Guardo com muito zelo as memórias de minha meninice - na verdade nunca sei se são memórias ou invencionices, tão misturadas me apresentam - e me enfiar pelas montanhas de Minas Gerais a dentro, cortar os cerrados, atravessar – com cuidado - os mata-burros, ouvir o canto do galo, o muuuuhh da vaca oferecendo as tetas ao bezerrinho, sentir o cheiro de café passando no coador, ver a fumacinha branca saindo pela chaminé, tudo isso, mais, claro, tudo o que ainda virá nos dias e dias de solitária caminhada que tenho pela frente, me levam à infância, não um retorno puro e simples à infância – ridículo aos setenta se sentir com sete ou oito – mas retorno ao que vivi sob o crivo – ou sob o prisma – da idade que tenho, da vida que vivi. Um dia, não me lembro nem quando nem com quem andava a conversar – mais provável que comigo mesmo – disse que Minas com suas montanhas, suas vilas e riachos, seu quieto povo e o seu pão de queijo e o seu toicinho frito e o biscoito de polvilho me comove e gostei muito mesmo de ter dito que me comove, e me lembro ainda, que na tal conversa procurei me justificar: fico a vontade por não ser mineiro: Minas me comove; penso que o que me comove é esta volta às memórias da infância que o lento caminhar me permite.

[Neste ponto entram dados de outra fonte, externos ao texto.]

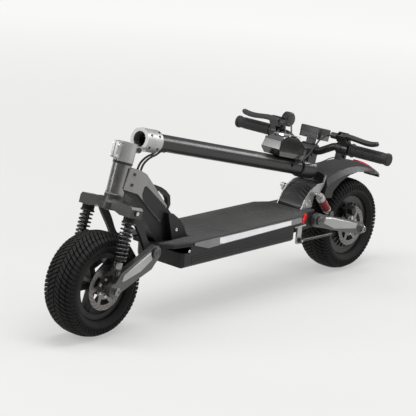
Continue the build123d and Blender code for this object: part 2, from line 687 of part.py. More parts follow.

No alto de um enorme e imponente pé de sucupira o urubu me observa quieto, olhos negros, cabeça pelada, bico catando piolhos nos pés; enquanto tento fotografar me lembro do casal de urubus - Dito e Luzia – meus amigos das dunas que andam sumido e, o que é pior, tenho visto um enorme gavião na mangabeira sob a qual Dito e Luzia fizeram seu ninho e andavam a chocar os ovos, será que o gavião deu fim no ninho do Dito e da Luzia, quando voltar vou verificar, e aqui no alto da sucupira o urubu – garboso - posa para a foto, quieto; será que no hemisfério norte, acima do equador, não tem urubu? por quê? porque os homenageados são sempre os corvos: um filme muito sensível e antigo japonês – O Corvo Amarelo – depois o belo Cria Corvos do espanhol Saura e o meu urubu , aqui do pé de sucupira, fotografado, abre as longas asas e inicia o voo silencioso: os urubus são silenciosos em seu voo, em seus ninhos, em seu acasalamento – cultivam o silêncio e talvez por isso – pelo silêncio que caracteriza essa negra ave, que me lembrei do poema O corvo, do Poe: o solitário corvo, ave feia, escura, pousa sobre um busto de Palas e arguido responde: “nunca mais”...melhor mudar de assunto, o galo canta o seu coocoricooocooh, passo frente a uma pequena casa caiada de azul, o jardim protegido com delicada cerca de bambu, os cães me observam em silêncio, não latem, deve ser o frio. Olho para o céu de um azul infinito, enorme, sem nada de nuvem, nem mesmo um fiapinho, lindo céu, com o sol livre para projetar a sombra do corpo no barranco da estrada, uma sombra grande, com as pernas compridas, mas sei que vai ir sumindo, devagarzinho sumindo, até ela se enfiar toda dentro de mim, se misturar comigo, isso quando for lá pelo meio dia e então, cansado, escuto - meio longe - o ruído calmo do pequeno riacho, que corre forte sobre negras pedras, passa sobre a pequena ponte: hora de – calmo – retirar a mochila das costas, tirar o chapéu, lavar os óculos e as mãos na correnteza do riozinho, provar – com as mãos em concha - a branca e fria água, ajeitar a bunda na moita de capim barba de bode, catar a matula e almoçar.